O Poder Sustentador de Jeová
Depois de servirmos em Betel durante e depois da Segunda Guerra Mundial, em 1952 Alfred e eu voltamos ao serviço de pioneiro, a atividade que havia moldado a nossa vida.
Não tivemos filhos, mas, ao longo dos anos, recebemos numerosas expressões de amor da parte de nossos filhos espirituais. Por exemplo, em fevereiro de 1975 recebemos a seguinte carta:
“Lembro-me do dia em que um homem sensato, de cabelos grisalhos, visitou um obstinado conselheiro da Igreja Evangélica e ofereceu-lhe um estudo bíblico. De maneira reservada e com espírito crítico, eu e minha família aceitamos, e passamos a examinar cada ponto assim como os bereanos, até que tivemos de admitir que vocês nos haviam trazido a verdade. . . . Que Pai bondoso Jeová Deus realmente é! A ele seja dado o louvor e a honra por toda a Sua bondade e misericórdia. Mas, queremos agradecer a vocês, queridos Alfred e Gretel, do fundo do nosso coração, por toda a paciência que nos mostraram. Que Jeová os abençoe ricamente por isso. Esperamos sinceramente que ele também nos dê a força para perseverar.”
Em novembro de 1975 meu esposo faleceu subitamente dum ataque cardíaco. Por 38 anos havíamos servido juntos a Jeová, suportando os altos e baixos do serviço de pioneiro. Isto estreitou muitíssimo a nossa relação. Contudo, com a sua morte aquela sensação de vazio e de abandono novamente me acometeu. Mas, por refugiar-me em Jeová, fui novamente confortada.

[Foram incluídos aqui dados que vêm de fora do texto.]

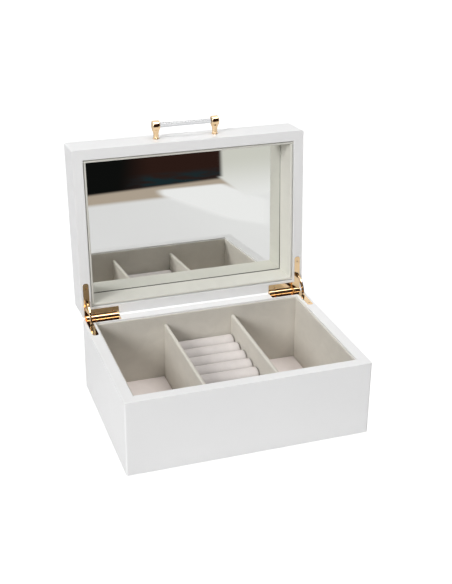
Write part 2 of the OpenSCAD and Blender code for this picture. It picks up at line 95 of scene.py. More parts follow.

A minha relação com o nosso Pai celestial tem-me sustentado no serviço de tempo integral que lhe presto há mais de 53 anos. E os meus sentimentos continuam sendo os mesmos que os de Jesus Cristo: ‘Não estou só, porque o Pai está comigo.’ — João 16:32.
[Foto na página 23]
Alfred e Frieda Tuc̀ek como pioneiros na Iugoslávia, com todo seu equipamento, em 1937.
[Foto na página 25]
Alfred e Grete Schmidt como pioneiros em Mostar, a área islâmica da Iugoslávia, em 1938.